March 20, 2012 | 6:47 pm
Posted by Brad A. Greenberg
Like Frank Bruni last month, Maureen Dowd spills New York Times news ink talking about how Mitt Romney can’t shake the feeling that he is a bottled up, out of touch presidential candidate, and in large part because he won’t talk about his Mormon faith, which is so central to his life.
But unlike Bruni, Dowd seems to poo-poo Mormon beliefs and devotes much of her op-ed to Mormon proxy baptisms, which are an easy, but unrepresentative, target.

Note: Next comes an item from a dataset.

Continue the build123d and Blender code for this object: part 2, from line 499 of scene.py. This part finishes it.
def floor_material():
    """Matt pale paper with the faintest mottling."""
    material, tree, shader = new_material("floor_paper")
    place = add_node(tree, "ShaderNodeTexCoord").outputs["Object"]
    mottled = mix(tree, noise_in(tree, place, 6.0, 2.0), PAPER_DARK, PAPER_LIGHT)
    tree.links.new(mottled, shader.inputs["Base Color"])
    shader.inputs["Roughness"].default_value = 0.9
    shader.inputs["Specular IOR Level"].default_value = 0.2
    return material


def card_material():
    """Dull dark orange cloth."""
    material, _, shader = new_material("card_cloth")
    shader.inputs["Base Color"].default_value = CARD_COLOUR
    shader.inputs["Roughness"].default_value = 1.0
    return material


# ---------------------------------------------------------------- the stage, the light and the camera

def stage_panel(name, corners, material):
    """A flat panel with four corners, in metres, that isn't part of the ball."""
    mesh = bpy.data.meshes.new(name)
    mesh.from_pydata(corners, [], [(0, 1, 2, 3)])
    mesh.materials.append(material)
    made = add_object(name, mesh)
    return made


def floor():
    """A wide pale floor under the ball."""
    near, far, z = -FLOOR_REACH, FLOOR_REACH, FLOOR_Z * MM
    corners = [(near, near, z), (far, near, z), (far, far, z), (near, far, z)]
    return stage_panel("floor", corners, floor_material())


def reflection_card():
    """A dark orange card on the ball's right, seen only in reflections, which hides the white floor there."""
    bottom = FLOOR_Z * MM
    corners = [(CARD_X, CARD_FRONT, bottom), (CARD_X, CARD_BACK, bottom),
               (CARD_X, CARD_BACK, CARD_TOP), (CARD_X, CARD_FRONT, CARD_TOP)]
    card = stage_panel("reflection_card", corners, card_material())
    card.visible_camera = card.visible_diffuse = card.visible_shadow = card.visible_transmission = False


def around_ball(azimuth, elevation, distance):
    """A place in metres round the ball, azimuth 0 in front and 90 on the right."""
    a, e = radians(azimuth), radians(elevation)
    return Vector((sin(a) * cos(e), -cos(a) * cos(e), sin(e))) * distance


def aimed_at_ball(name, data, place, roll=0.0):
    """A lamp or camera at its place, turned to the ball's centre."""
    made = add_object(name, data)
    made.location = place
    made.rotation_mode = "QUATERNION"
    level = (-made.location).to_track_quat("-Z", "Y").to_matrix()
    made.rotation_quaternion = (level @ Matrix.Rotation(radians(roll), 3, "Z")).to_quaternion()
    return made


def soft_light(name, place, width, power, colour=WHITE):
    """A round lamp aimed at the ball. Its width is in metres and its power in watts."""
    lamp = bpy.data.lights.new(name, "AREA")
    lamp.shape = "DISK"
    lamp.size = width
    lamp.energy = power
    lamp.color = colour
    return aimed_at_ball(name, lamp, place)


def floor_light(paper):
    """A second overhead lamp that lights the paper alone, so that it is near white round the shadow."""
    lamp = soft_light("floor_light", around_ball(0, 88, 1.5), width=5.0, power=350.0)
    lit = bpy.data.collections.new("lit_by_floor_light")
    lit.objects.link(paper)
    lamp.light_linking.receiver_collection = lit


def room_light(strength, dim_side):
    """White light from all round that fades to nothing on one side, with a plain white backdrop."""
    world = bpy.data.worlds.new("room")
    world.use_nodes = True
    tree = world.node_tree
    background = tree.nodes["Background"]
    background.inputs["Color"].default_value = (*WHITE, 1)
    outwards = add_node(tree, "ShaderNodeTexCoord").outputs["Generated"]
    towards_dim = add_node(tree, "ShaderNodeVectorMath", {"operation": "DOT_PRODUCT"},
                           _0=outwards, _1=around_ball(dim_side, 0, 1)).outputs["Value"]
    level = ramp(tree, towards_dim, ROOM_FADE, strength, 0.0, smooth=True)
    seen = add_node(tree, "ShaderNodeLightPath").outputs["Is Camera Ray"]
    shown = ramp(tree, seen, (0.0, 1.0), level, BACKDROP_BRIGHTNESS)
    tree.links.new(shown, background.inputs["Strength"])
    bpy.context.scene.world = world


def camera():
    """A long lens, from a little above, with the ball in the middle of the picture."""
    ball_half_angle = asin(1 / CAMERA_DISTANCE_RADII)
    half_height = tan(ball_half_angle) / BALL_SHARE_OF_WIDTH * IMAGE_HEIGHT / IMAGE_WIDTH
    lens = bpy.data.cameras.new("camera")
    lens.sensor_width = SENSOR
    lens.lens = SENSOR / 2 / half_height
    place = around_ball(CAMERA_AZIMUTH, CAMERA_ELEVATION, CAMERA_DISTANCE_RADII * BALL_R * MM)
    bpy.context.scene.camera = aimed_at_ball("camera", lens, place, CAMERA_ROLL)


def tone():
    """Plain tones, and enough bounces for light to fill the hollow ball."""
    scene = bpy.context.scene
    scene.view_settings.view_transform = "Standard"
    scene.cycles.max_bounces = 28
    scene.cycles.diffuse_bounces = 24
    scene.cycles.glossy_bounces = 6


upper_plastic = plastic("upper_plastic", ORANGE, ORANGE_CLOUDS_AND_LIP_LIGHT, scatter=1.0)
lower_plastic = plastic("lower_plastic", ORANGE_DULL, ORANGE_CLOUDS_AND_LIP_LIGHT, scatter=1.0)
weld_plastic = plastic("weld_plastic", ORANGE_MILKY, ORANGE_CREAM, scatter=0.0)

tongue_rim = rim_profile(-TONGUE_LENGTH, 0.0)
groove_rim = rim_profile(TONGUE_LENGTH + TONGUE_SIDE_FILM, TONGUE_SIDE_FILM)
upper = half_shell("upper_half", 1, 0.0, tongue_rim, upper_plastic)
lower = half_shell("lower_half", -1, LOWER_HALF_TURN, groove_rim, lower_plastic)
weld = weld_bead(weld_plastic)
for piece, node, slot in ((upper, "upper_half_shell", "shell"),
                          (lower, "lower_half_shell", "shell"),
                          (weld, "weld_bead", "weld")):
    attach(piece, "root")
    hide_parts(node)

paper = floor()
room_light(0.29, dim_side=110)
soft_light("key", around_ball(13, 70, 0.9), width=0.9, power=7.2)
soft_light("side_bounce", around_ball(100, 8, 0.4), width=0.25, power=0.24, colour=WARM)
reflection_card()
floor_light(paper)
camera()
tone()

As for why Romney won’t talk about his faith, it’s for the reasons we know to be true: too many of Romney’s would-be voters, conservative-leaning Christians, think that the Church of Jesus Christ Latter-day Saints is a cult. (Supporters of some of the other GOP candidates have said as much.) Even though the president of Fuller Theological Seminary has said that evangelicals can and should feel comfortable voting for a Mormon, that’s just not likely to happen—yet.
So Dowd writes:
Mitt works overtime pretending he’s a Nascar, cheesy-grits guy and masking his pride in his bank account and faith.
When he talked about his beliefs in his last presidential run, it sometimes provoked confusion, like this explanation to an Iowa radio host about the second coming of Christ: that Jesus would first appear in Jerusalem and then, “over the thousand years that follow, the millennium, he will reign from two places, the law will come from Missouri, and the other will be from Jerusalem.”
Just as Romney did not step up immediately after Rush Limbaugh called Sandra Fluke “a slut,” he has yet to step up as the cases have mounted of Jews posthumously and coercively baptized by Mormons, including hundreds of thousands of Holocaust victims; the parents of the death camp survivor and Nazi hunter Simon Wiesenthal; and Daniel Pearl, the Jewish Wall Street Journal reporter murdered by Al Qaeda in Pakistan. (His widow, Mariane, told CNN she was “shocked.”)
I’m not sure why Romney should “step up” to discuss the proxy baptisms. He’s running for president of the United States, not of the LDS. Did we used to ask our Episcopalian U.S. presidents to defend the Archbishop of Canterbury or JFK to opine on the pope?